Some American states attempted to deal with the same problem by introducing 'family caps' which limited cash assistance to a fixed number of children and no more. The results were mixed and such a move here would be met with objections about depriving additional children, especially from the Child Poverty Action Group.
So the government went with the one year exemption option. Metiria Turei describes this as "forcing" mothers into work but that claim doesn't stand up under scrutiny. Nobody is forced to have a baby on a benefit - a benefit provided, incidentally, because she is already unable to independently support her children. Never before have women been better able to control their fertility. If she chooses to get pregnant and have the baby she will be doing so fully aware that if a part-time job is available when that baby turns one, she will be expected to accept it (along with the childcare assistance needed to do so.) The choice is ultimately hers.

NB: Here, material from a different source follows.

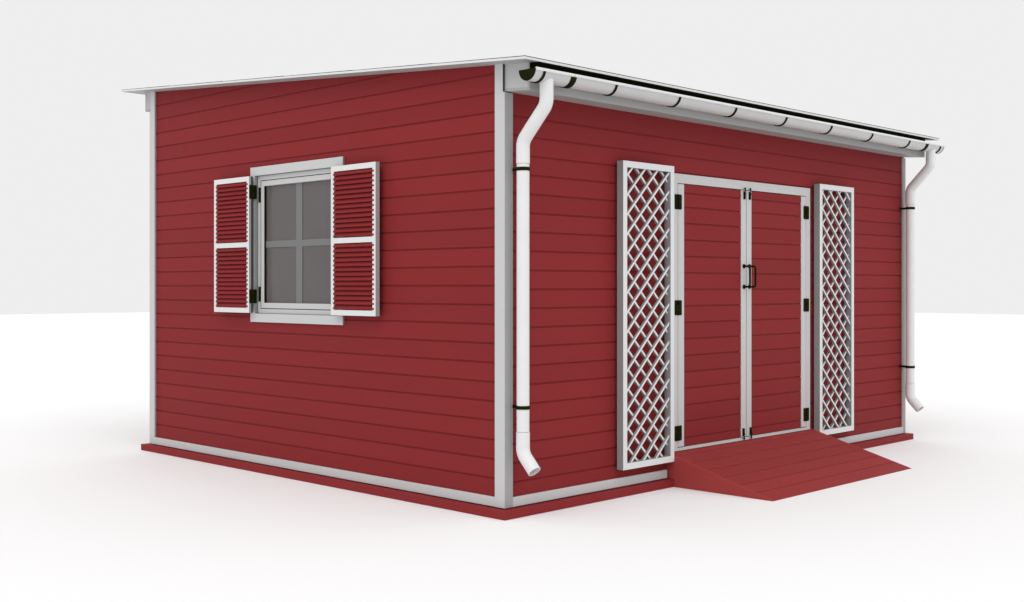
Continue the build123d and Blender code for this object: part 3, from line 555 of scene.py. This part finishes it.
def floor_planks():
    """Floor boards along the room."""
    low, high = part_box("floor_deck")
    thickness = 0.022
    joint = 0.003
    count = round((high.y - low.y) / PITCH)
    pitch = (high.y - low.y) / count
    bm = new_bmesh()
    for step in range(count):
        y = (low.y + step * pitch, low.y + (step + 1) * pitch - joint)
        add_block(bm, (low.x, high.x), y, (high.z - thickness, high.z), RANDOM.uniform(-0.2, 0.2))
    add_block(bm, (low.x, high.x), (low.y, high.y), (low.z, high.z - thickness - joint))
    piece = finished(bm, "floor_planks", FLOOR_TIMBER, ROOT)
    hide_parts("floor_deck")


# ---------------------------------------------------------------- roof
def roof_felt():
    """Felt strips that run along X, each lapped over the one below it."""
    low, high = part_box("roof_sheet")
    strips = 6
    lap = 0.0022
    base = 0.0025
    reach = high.y - low.y
    bm = new_bmesh()
    for step in range(strips):
        y = (low.y + reach * step / strips, low.y + reach * (step + 1) / strips)
        foot = [low.z + ROOF_SLOPE * (value - low.y) for value in y]
        top = (foot[0] + base + lap, foot[1] + base)
        outline = [(y[0], foot[0]), (y[1], foot[1]), (y[1], top[1]), (y[0], top[0])]
        run_outline(bm, outline, along_x, (low.x, high.x), RANDOM.uniform(-0.12, 0.12))
    piece = finished(bm, "roof_felt", FELT, ROOT)
    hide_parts("roof_sheet")


# ---------------------------------------------------------------- shutters
def shutter_slats(name):
    """Tilted slats in both openings of one shutter, let into the stiles."""
    node = f"shutter_{name}_louvres"
    low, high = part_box(node)
    frame_low, frame_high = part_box(f"shutter_{name}_frame")
    heights = levels(node, 2)
    slats = 14
    near_housing = 0.020        # how far the slats run into each stile
    far_housing = 0.008
    round_off = 0.002
    first_foot = 0.16           # of the pitch
    back_gap = 0.008
    front = frame_low.x - round_off
    back = frame_high.x - back_gap
    place = lambda u, depth, height: (depth, u, height)
    bm = new_bmesh()
    for bottom, top in ((heights[0], heights[1]), (heights[-2], heights[-1])):
        pitch = (top - bottom) / slats
        face = 0.42 * pitch
        rise = 0.95 * pitch
        for step in range(slats):
            foot = bottom + (step + first_foot) * pitch
            outline = [
                (front + round_off, foot),
                (front, foot + round_off),
                (front, foot + face - round_off),
                (front + round_off, foot + face),
                (back, foot + face + rise),
                (back, foot + rise),
            ]
            y = (low.y - near_housing, high.y + far_housing)
            run_outline(bm, outline, place, y, RANDOM.uniform(-0.2, 0.2))
    piece = finished(bm, f"shutter_{name}_slats", RED_BOARDS_Y, f"shutter_{name}")
    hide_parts(node)


def shutter_shade_strip(name, end):
    """Painted shade: a dark grey strip on the back half of a shutter's hinge edge, for the shadow in the
    gap between the shutter and the casing.
    """
    low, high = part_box(f"shutter_{name}_frame")
    thick = 0.0008
    inset = 0.0001
    edge = low.y if end > 0 else high.y
    y = sorted((edge - end * inset, edge - end * thick))
    x = ((low.x + high.x) / 2, high.x - 0.001)
    bm = new_bmesh()
    add_block(bm, x, y, (low.z + 0.002, high.z - 0.002))
    finished(bm, f"shutter_{name}_seal", SHADE_STRIP_GREY, f"shutter_{name}")


# ---------------------------------------------------------------- window
def window_bars():
    """One wide upright and one cross bar on the face of the pane."""
    low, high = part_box("window_glass")
    middle_y = (low.y + high.y) / 2
    middle_z = (low.z + high.z) / 2
    thick = 0.006
    x = (low.x - thick, low.x - SKIN)
    half_upright = 0.0435
    half_cross = 0.0285
    bm = new_bmesh()
    add_block(bm, x, (middle_y - half_upright, middle_y + half_upright), (low.z, high.z))
    for y in ((low.y, middle_y - half_upright), (middle_y + half_upright, high.y)):
        add_block(bm, x, y, (middle_z - half_cross, middle_z + half_cross))
    piece = finished(bm, "window_bars", GREY_BARS, ROOT)
    bevel(piece, 0.001)


def window_shade_strips():
    """Painted shade: black strips down both sides of the pane, for the shaded inner faces of the sash,
    and dark grey strips in the joint round the sash, for its shadow line.
    """
    pane_low, pane_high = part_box("window_glass")
    sash_low, sash_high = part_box("window_sash")
    thick = 0.0025
    depth = 0.004               # behind the face of the sash
    bm = new_bmesh()
    for y in ((pane_low.y, pane_low.y + thick), (pane_high.y - thick, pane_high.y)):
        add_block(bm, (sash_low.x + depth, pane_low.x - SKIN), y, (pane_low.z, pane_high.z))
    # Painted shade: black for the sash's shaded inner faces.
    finished(bm, "pane_shade_strips", BLACK, ROOT)

    # Painted shade: dark grey for the shadow line in the joint round the sash.
    half = 0.0035
    x = (sash_low.x - 0.0006, sash_low.x + depth)
    bm = new_bmesh()
    for y in (sash_low.y, sash_high.y):
        add_block(bm, x, (y - half, y + half), (sash_low.z - half, sash_high.z + half))
    for z in (sash_low.z, sash_high.z):
        add_block(bm, x, (sash_low.y + half, sash_high.y - half), (z - half, z + half))
    finished(bm, "window_shade_strips", SHADE_STRIP_GREY, ROOT)


def sash_hinges():
    """Two slim black hinges beside the far stile of the sash."""
    low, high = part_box("window_sash")
    tall = 0.132
    thick = 0.004
    wide = 0.032
    beside = 0.003
    y = (high.y + beside, high.y + beside + wide)
    bm = new_bmesh()
    for height in (low.z + 0.060, high.z - 0.058 - tall):
        add_block(bm, (low.x - thick, low.x - SKIN), y, (height, height + tall))
    piece = finished(bm, "sash_hinges", BLACK, ROOT)
    bevel(piece, 0.0015)


# ---------------------------------------------------------------- eaves
def eave_shade_strips():
    """Painted shade: dark grey strips in the corner notches beside the front eave box, for the shade on
    the corner trims' front edges there.
    """
    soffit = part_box("eave_end_boards")[0].z
    low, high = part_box("corner_trims")
    thick = 0.0015
    top = FRONT_BOX[1].z - ROOF_SLOPE * (FRONT_BOX[1].y + WALL_Y + 2 * thick)
    bm = new_bmesh()
    inset = 0.0005              # from the corner's outer face
    for x in ((low.x + inset, -WALL_X - SKIN), (WALL_X + SKIN, high.x - inset)):
        add_block(bm, x, (-WALL_Y - thick, -WALL_Y - SKIN), (soffit, top))
    finished(bm, "eave_shade_strips", SHADE_STRIP_GREY, ROOT)


# ---------------------------------------------------------------- ironwork
def screw_heads(name, node, body, normal_axis, sign):
    """Domed screw heads on each plate of a hinge node."""
    bm = new_bmesh()
    for low, high in plates(node):
        across = 1 - normal_axis
        face = low[normal_axis] if sign < 0 else high[normal_axis]
        for share in (0.12, 0.37, 0.63, 0.88):
            centre = [0.0, 0.0, low.z + share * (high.z - low.z)]
            centre[across] = (low[across] + high[across]) / 2
            centre[normal_axis] = face
            add_screw(bm, centre, normal_axis, sign)
    piece = finished(bm, name, BLACK, body)
    smooth(piece)


def add_screw(bm, centre, axis, sign):
    """One domed head on a face that looks along an axis."""
    radius = 0.0042
    dome = [(radius, -0.0005), (radius, 0.0006), (radius * 0.8, 0.0015), (radius * 0.4, 0.0020)]

    def place(a, b, height):
        point = [centre[0], centre[1], centre[2] + b]
        point[1 - axis] += a
        point[axis] += sign * height
        return point

    lathe(bm, dome, place, steps=12)


def islands(node):
    """The separate solids of a CAD node, as (low, high) boxes."""
    bm = bmesh.new()
    bm.from_mesh(NODES[node].data)
    bmesh.ops.remove_doubles(bm, verts=bm.verts, dist=0.00001)
    boxes = []
    seen = set()
    for start in bm.verts:
        if start in seen:
            continue
        stack = [start]
        seen.add(start)
        points = []
        while stack:
            vertex = stack.pop()
            points.append(vertex.co.copy())
            for edge in vertex.link_edges:
                other = edge.other_vert(vertex)
                if other not in seen:
                    seen.add(other)
                    stack.append(other)
        low = Vector([min(point[axis] for point in points) for axis in range(3)])
        high = Vector([max(point[axis] for point in points) for axis in range(3)])
        boxes.append((low, high))
    bm.free()
    return boxes


def plates(node):
    """The flat part of each door hinge in a node: its box, less the barrel."""
    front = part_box("door_frame")[0].y
    thick = 0.004
    found = []
    for low, high in islands(node):
        if abs(high.y - front) > 0.001:
            continue
        inner, outer = sorted((abs(low.x), abs(high.x)))
        if node == "fixed_hinge_plates":
            inner += HINGE_BARREL
        else:
            outer -= HINGE_BARREL
        side = 1 if low.x > 0 else -1
        x = sorted((side * inner, side * outer))
        found.append((Vector((x[0], front - thick, low.z)), Vector((x[1], front, high.z))))
    return found


# ---------------------------------------------------------------- rain water
def gutter_bead():
    """The rolled front edge of the gutter."""
    low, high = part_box("gutter")
    radius = 0.011
    centre_y = low.y - radius * 0.2
    centre_z = high.z - radius * 0.4
    rings = levels("gutter_joint_rings", 0)
    ring = -(rings[0] + [x for x in rings if x < 0][-1]) / 2        # the middle of the right ring
    joint = 0.003
    stretches = ((low.x, -ring - joint), (-ring + joint, ring - joint), (ring + joint, high.x))
    bm = new_bmesh()
    place = lambda a, b, height: (height, centre_y + a, centre_z + b)
    for start, stop in stretches:
        lathe(bm, [(radius, start), (radius, stop)], place, steps=20)
    piece = finished(bm, "gutter_bead", PIPE_WHITE, ROOT)
    smooth(piece)


# ---------------------------------------------------------------- carried-over CAD nodes
# The paint of each node that the scene shows as the CAD has it.
PAINT = {
    "base_platform": PLATFORM_RED,
    "threshold_beam": RED_BOARDS_X,
    "left_wall": WALL_TIMBER,
    "right_wall": WALL_TIMBER,
    "back_wall": WALL_TIMBER,
    "front_wall_left": WALL_TIMBER,
    "front_wall_right": WALL_TIMBER,
    "front_wall_over_door": WALL_TIMBER,
    "rafters": WALL_TIMBER,
    "base_trims": WHITE_ALONG_X,
    "corner_trims": CORNER_WHITE,
    "roof_deck": DECK_SHADED_WHITE,
    "eave_fascias": EAVE_WHITE,
    "eave_soffits": EAVE_WHITE,
    "eave_end_boards": EAVE_END_WHITE,
    "eave_drip_strip": BLACK,
    "gutter": GUTTER_WHITE,
    "gutter_end_caps": BLACK,
    "gutter_joint_rings": BLACK,
    "gutter_brackets": BLACK,
    "downpipe_neck_bends": PIPE_WHITE,
    "downpipe_neck_slopes": PIPE_WHITE,
    "downpipe_straights": PIPE_WHITE,
    "downpipe_shoes": PIPE_WHITE,
    "pipe_clamps": BLACK,
    "trellis_frame_left": TRELLIS_WHITE,
    "trellis_frame_right": TRELLIS_WHITE,
    "trellis_lattice_left": TRELLIS_WHITE,
    "trellis_lattice_right": TRELLIS_WHITE,
    "door_frame": WHITE_UPRIGHT,
    "window_casing": CASING_WHITE,
    "window_frame": WHITE_UPRIGHT,
    "window_sash": WHITE_UPRIGHT,
    "window_glass": GLASS,
    "fixed_hinge_plates": BLACK,
}
for side in SIDES:
    PAINT[f"door_{side}_stiles"] = WHITE_UPRIGHT
    PAINT[f"shutter_{side}_frame"] = SHUTTER_WHITE
    for iron in ("hinges", "handle", "bolts"):
        PAINT[f"door_{side}_{iron}"] = BLACK
    PAINT[f"shutter_{side}_hinges"] = BLACK

# The width of the rounded edges on some of them.
SOFT_EDGES = {
    "base_platform": 0.004,
    "base_trims": 0.003,
    "corner_trims": 0.003,
    "roof_deck": 0.002,
    "eave_fascias": 0.002,
    "trellis_frame_left": 0.003,
    "trellis_frame_right": 0.003,
    "door_frame": 0.0025,
    "door_left_stiles": 0.0025,
    "door_right_stiles": 0.0025,
    "window_casing": 0.003,
    "window_frame": 0.004,
    "window_sash": 0.004,
    "shutter_left_frame": 0.002,
    "shutter_right_frame": 0.002,
    "fixed_hinge_plates": 0.0012,
    "door_left_hinges": 0.0012,
    "door_right_hinges": 0.0012,
}


def paint_cad_nodes():
    """Gives the shown CAD nodes their material and soft edges."""
    for node, material in PAINT.items():
        slots = NODES[node].data.materials
        slots.clear()
        slots.append(material)
    for node, width in SOFT_EDGES.items():
        bevel(NODES[node], width)


# ---------------------------------------------------------------- stage
def studio():
    """Pale floor, white surroundings and two wide soft lights, from the front and the left."""
    bm = bmesh.new()
    half = 60.0
    under = -0.0005             # just below the feet of the shed
    corners = ((-half, -half), (half, -half), (half, half), (-half, half))
    bm.faces.new([bm.verts.new((x, y, under)) for x, y in corners])
    mesh = bpy.data.meshes.new("floor")
    bm.to_mesh(mesh)
    bm.free()
    floor = bpy.data.objects.new("floor", mesh)
    bpy.context.scene.collection.objects.link(floor)
    graph = Graph("pale_floor")
    graph.set(Base_Color=(0.93, 0.93, 0.93, 1.0), Roughness=0.9)
    mesh.materials.append(graph.material)

    world = bpy.data.worlds.new("studio")
    world.use_nodes = True
    world.node_tree.nodes["Background"].inputs["Color"].default_value = (1, 1, 1, 1)
    world.node_tree.nodes["Background"].inputs["Strength"].default_value = 0.86
    bpy.context.scene.world = world
    for name, heading, energy in (("front_light", -12, 0.56), ("side_light", -78, 0.60)):
        sun = bpy.data.lights.new(name, "SUN")
        sun.energy = energy
        sun.angle = math.radians(40)
        light = bpy.data.objects.new(name, sun)
        light.rotation_euler = (math.radians(40), 0, math.radians(heading))
        bpy.context.scene.collection.objects.link(light)
    bpy.context.scene.view_settings.view_transform = "Standard"


def camera():
    """Level camera with vertical lines kept upright by a small shift."""
    data = bpy.data.cameras.new("camera")
    data.sensor_width = 36.0
    data.lens = 41.82
    data.shift_y = -0.01437
    data.clip_end = 200.0
    eye = bpy.data.objects.new("camera", data)
    eye.location = (-8.920, -8.338, 1.622)
    heading = math.radians(44.443)
    eye.rotation_euler = (math.radians(90), 0, heading - math.radians(90))
    bpy.context.scene.collection.objects.link(eye)
    bpy.context.scene.camera = eye


# ---------------------------------------------------------------- build
camera()
studio()
siding()
ramp_boards()
ramp_cheeks()
floor_planks()
roof_felt()
window_bars()
window_shade_strips()
sash_hinges()
eave_shade_strips()
gutter_bead()
screw_heads("door_frame_screws", "fixed_hinge_plates", ROOT, 1, -1)
for side in SIDES:
    door_boards(side)
    screw_heads(f"door_{side}_screws", f"door_{side}_hinges", f"door_{side}", 1, -1)
    shutter_slats(side)
shutter_shade_strip("left", 1)
shutter_shade_strip("right", -1)
paint_cad_nodes()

Freedom of choice is what the reforms are essentially about re-balancing. True freedom of choice can't encroach on someone else's. Most voters are behind the reforms because they feel unfairly treated when one group is allowed to make a choice that they are denied. Why is it fair for single parents to be supported to stay at home indefinitely when most partnered parents go back to work quite quickly? It becomes especially gruelling for working mothers to then hear that putting their young children into daycare is a form of "child abuse", an argument advanced by the opposition to reject the reforms.
Children who spend many years on the DPB generally have much poorer outcomes. This is well-documented. To knowingly exacerbate this situation by adding more children to a workless household can't be defended at any level. In the interests of children the government is entirely justified in trying to break this habit.